Multi-Scale Representation Learning on Proteins

Authors: Vignesh Ram Somnath, Charlotte Bunne, Andreas Krause

NeurIPS 2021 | Conference PDF | Archive PDF | Plain Text | LLM Run Details

Reproducibility Variable Result LLM Response
Research Type Experimental We test the learned representation on different tasks, (i.) ligand binding affinity (regression), and (ii.) protein function prediction (classification). On the regression task, contrary to previous methods, our model performs consistently and reliably across different dataset splits, outperforming all baselines on most splits.
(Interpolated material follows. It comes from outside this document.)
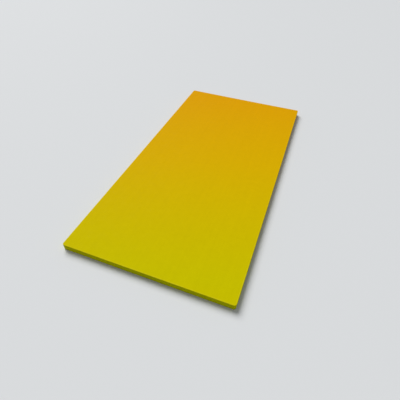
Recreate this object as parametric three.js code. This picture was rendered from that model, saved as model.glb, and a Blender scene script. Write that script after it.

On the classification task, it achieves a performance close to the top-performing model while using 10x fewer parameters.
Researcher Affiliation Academia Vignesh Ram Somnath Dept. of Computer Science ETH Zurich vsomnath@ethz.ch Charlotte Bunne Dept. of Computer Science ETH Zurich bunnec@ethz.ch Andreas Krause Dept. of Computer Science ETH Zurich krausea@ethz.ch
Pseudocode No The paper describes the architecture and processes in text format and mathematical equations, but does not include any explicitly labeled pseudocode or algorithm blocks.
Open Source Code No The paper does not provide an explicit statement about the release of its own source code or a link to a repository.
Open Datasets Yes Dataset. The PDBBIND database (version 2019) [Liu et al., 2017] is a collection of the experimentally measured binding affinity data for all types of biomolecular complexes deposited in the Protein Data Bank [Berman et al., 2000].
Dataset Splits Yes We split the dataset into training, test and validation splits based on the scaffolds of the corresponding ligands (scaffold), or a 30% and a 60% sequence identity threshold (identity 30%, identity 60%) to limit homologous ligands or proteins appearing in both train and test sets.
Hardware Specification No The paper does not specify the hardware (e.g., CPU, GPU models, memory) used for running the experiments.
Software Dependencies No The paper mentions various software components and models (e.g., MSMS, MPN, MLP, GCN), but does not provide specific version numbers for any of them.
Experiment Setup No The paper describes the model architecture and general components (e.g., K iterations of message passing) but does not provide specific hyperparameter values like learning rates, batch sizes, or optimizer settings.